Exactly the lines from the one that contains "cad_parts[node].hide_render = cad_parts[node].hide_viewport" to the one that contains "in imported if", both lines included, should be copied, and no others.

● Information provided:

· · ·

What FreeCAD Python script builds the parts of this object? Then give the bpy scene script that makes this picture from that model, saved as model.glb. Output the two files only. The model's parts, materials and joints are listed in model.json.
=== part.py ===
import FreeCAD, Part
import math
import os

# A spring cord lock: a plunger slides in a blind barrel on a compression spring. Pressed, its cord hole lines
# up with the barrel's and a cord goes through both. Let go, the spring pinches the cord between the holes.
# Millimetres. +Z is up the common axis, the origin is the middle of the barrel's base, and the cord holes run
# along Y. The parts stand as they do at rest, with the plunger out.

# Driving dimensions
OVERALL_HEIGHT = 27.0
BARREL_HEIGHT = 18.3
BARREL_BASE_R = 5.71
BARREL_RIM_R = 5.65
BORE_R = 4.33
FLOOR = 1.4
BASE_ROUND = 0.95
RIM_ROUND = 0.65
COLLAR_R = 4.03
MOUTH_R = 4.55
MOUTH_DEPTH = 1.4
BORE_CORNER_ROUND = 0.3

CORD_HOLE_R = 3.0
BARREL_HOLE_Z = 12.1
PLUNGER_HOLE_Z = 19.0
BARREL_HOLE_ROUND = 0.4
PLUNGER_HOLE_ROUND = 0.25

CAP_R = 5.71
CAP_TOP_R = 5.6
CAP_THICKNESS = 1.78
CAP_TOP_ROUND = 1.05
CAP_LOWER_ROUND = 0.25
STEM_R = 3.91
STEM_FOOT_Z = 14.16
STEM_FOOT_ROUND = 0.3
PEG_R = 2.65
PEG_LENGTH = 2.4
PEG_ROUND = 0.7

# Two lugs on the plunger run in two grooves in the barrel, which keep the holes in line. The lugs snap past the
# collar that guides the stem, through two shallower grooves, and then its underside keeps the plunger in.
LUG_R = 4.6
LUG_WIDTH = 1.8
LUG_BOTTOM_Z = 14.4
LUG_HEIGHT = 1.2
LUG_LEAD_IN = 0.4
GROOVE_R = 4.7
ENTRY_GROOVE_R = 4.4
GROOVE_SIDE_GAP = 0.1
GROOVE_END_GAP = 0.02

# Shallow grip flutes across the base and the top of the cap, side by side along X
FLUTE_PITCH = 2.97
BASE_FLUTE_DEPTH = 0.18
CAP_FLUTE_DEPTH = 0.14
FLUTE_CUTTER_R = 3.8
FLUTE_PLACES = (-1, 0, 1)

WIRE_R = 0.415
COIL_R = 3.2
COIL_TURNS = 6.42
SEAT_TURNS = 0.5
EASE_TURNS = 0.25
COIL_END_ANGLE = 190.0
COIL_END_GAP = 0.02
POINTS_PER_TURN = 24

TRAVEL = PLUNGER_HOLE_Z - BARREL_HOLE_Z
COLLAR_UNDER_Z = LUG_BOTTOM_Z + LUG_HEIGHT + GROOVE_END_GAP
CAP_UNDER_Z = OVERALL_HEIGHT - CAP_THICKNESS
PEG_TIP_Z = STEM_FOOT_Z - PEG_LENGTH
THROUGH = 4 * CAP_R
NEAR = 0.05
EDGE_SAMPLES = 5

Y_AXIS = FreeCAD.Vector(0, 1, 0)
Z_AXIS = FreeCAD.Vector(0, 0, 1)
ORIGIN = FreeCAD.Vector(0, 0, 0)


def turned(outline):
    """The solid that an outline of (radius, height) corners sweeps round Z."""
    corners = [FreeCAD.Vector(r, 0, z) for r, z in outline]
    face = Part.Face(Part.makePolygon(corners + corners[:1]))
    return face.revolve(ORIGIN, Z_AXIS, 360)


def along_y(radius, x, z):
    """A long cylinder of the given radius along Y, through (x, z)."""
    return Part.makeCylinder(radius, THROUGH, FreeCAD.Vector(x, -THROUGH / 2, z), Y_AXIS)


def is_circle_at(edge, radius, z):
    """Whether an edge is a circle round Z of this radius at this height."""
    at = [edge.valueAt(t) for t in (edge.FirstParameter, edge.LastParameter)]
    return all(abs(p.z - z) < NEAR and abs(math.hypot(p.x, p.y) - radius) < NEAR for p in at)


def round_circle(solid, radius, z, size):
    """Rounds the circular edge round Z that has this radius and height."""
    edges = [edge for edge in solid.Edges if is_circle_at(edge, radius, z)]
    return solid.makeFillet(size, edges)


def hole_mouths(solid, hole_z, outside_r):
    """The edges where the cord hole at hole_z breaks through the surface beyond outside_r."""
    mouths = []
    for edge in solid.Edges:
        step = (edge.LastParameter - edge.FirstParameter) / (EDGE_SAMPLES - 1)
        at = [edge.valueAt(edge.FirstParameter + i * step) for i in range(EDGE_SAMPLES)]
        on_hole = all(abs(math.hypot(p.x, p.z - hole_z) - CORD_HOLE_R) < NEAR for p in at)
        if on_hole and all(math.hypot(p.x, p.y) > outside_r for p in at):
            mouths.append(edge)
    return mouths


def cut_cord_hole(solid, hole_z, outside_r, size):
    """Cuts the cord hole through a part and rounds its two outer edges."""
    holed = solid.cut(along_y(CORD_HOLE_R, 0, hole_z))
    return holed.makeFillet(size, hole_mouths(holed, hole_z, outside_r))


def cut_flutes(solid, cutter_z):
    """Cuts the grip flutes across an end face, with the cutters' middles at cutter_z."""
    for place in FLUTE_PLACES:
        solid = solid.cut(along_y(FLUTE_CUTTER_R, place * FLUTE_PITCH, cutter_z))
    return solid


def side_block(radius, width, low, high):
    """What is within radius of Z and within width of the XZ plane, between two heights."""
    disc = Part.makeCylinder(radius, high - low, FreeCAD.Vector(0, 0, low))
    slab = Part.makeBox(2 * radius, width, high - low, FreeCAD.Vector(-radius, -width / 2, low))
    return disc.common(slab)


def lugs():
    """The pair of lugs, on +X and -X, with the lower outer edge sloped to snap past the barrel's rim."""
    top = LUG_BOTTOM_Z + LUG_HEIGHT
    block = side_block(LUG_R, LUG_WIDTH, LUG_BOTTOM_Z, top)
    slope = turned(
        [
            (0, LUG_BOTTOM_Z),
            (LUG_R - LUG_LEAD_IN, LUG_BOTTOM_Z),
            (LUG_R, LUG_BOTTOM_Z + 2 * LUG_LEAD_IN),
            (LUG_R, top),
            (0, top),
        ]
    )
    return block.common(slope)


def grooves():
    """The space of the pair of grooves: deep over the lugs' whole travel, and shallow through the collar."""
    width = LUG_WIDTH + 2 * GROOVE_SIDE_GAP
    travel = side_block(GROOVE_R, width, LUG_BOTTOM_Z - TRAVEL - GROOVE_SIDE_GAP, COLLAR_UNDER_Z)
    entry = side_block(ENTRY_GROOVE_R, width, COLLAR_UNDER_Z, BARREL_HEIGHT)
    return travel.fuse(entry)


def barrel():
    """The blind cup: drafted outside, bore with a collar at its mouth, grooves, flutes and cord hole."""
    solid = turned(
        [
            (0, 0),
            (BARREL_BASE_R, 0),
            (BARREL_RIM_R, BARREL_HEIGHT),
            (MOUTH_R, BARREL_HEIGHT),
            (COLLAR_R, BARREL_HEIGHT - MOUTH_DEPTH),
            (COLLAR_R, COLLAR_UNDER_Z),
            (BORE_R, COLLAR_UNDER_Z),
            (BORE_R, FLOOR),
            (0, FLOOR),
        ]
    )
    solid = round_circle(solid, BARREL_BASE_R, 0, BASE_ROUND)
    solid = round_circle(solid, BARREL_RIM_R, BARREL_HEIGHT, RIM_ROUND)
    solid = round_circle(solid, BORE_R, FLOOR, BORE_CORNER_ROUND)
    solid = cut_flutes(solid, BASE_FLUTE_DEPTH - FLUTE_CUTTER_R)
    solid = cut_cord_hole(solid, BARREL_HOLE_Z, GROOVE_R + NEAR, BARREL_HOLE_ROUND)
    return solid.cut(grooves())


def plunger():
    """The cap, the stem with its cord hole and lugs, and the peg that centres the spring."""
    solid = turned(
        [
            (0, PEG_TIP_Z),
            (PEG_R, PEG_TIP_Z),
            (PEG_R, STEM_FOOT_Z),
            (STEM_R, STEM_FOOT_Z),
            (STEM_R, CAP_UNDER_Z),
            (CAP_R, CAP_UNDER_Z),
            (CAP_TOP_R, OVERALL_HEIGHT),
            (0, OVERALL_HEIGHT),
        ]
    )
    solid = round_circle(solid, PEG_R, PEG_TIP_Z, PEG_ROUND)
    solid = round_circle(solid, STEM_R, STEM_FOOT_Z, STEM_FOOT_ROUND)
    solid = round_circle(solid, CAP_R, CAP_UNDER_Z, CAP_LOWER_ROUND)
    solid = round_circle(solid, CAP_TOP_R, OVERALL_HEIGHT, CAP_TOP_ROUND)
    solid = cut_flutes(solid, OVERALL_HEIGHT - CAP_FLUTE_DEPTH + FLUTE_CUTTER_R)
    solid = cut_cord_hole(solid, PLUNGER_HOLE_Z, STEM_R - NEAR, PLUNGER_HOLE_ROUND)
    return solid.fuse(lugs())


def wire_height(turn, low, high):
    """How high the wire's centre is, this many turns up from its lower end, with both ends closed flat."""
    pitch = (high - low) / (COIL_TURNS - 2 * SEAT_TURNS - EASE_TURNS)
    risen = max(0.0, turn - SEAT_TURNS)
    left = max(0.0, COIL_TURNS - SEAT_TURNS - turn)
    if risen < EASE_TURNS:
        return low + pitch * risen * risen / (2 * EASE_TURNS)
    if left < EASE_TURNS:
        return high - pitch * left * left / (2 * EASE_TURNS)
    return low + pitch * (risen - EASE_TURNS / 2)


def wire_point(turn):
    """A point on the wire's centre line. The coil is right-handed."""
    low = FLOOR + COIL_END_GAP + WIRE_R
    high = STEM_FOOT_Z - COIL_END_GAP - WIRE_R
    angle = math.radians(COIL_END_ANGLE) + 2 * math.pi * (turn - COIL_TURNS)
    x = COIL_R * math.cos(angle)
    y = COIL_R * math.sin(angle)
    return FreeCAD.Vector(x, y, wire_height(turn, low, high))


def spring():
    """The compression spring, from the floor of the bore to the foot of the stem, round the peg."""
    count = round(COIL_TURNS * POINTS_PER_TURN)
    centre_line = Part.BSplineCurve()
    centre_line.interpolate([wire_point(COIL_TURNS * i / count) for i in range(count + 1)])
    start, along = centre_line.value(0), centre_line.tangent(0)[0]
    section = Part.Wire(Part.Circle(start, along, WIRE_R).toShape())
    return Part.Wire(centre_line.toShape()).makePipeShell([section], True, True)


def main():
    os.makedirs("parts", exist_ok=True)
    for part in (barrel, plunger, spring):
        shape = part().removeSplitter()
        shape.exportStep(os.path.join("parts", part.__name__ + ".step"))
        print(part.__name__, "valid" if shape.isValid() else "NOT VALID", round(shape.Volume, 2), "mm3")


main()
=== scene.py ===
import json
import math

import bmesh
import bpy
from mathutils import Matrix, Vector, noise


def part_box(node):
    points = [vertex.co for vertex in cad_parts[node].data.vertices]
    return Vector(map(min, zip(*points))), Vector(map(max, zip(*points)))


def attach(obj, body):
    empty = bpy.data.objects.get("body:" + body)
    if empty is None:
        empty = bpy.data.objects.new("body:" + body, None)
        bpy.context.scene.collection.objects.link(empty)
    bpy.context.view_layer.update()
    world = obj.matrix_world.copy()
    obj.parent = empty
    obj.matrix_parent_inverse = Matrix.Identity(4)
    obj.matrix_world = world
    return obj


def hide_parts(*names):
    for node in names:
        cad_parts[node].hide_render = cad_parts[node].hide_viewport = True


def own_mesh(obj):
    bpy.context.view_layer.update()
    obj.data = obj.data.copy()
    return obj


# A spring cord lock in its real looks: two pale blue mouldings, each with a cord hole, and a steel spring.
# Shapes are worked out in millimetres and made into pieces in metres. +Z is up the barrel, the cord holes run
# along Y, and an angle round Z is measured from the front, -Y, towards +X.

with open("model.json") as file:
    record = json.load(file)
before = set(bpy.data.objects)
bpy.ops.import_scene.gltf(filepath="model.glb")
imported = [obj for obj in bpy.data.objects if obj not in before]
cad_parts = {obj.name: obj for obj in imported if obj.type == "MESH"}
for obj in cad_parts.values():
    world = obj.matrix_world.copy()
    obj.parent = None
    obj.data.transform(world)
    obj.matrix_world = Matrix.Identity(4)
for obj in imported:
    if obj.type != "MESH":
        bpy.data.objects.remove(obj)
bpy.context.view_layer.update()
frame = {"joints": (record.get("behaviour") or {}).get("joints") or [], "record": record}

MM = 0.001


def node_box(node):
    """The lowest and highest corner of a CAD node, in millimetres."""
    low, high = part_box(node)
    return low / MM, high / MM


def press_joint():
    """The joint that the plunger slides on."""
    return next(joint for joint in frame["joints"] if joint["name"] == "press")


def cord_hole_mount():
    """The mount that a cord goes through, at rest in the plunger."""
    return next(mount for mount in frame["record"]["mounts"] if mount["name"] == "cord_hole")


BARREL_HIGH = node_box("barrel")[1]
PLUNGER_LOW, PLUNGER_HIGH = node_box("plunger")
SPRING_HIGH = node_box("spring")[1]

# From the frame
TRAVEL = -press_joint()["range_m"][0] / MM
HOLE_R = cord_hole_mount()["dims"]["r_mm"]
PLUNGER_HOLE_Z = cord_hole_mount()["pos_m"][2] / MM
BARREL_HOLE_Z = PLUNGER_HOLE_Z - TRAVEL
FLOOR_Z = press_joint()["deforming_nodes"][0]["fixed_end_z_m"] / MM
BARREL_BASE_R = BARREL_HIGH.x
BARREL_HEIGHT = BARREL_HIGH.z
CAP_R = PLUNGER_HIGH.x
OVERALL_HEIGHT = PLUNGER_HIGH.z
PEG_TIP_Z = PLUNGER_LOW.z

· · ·

● Exercise solution:
        cad_parts[node].hide_render = cad_parts[node].hide_viewport = True


def own_mesh(obj):
    bpy.context.view_layer.update()
    obj.data = obj.data.copy()
    return obj


# A spring cord lock in its real looks: two pale blue mouldings, each with a cord hole, and a steel spring.
# Shapes are worked out in millimetres and made into pieces in metres. +Z is up the barrel, the cord holes run
# along Y, and an angle round Z is measured from the front, -Y, towards +X.

with open("model.json") as file:
    record = json.load(file)
before = set(bpy.data.objects)
bpy.ops.import_scene.gltf(filepath="model.glb")
imported = [obj for obj in bpy.data.objects if obj not in before]
cad_parts = {obj.name: obj for obj in imported if obj.type == "MESH"}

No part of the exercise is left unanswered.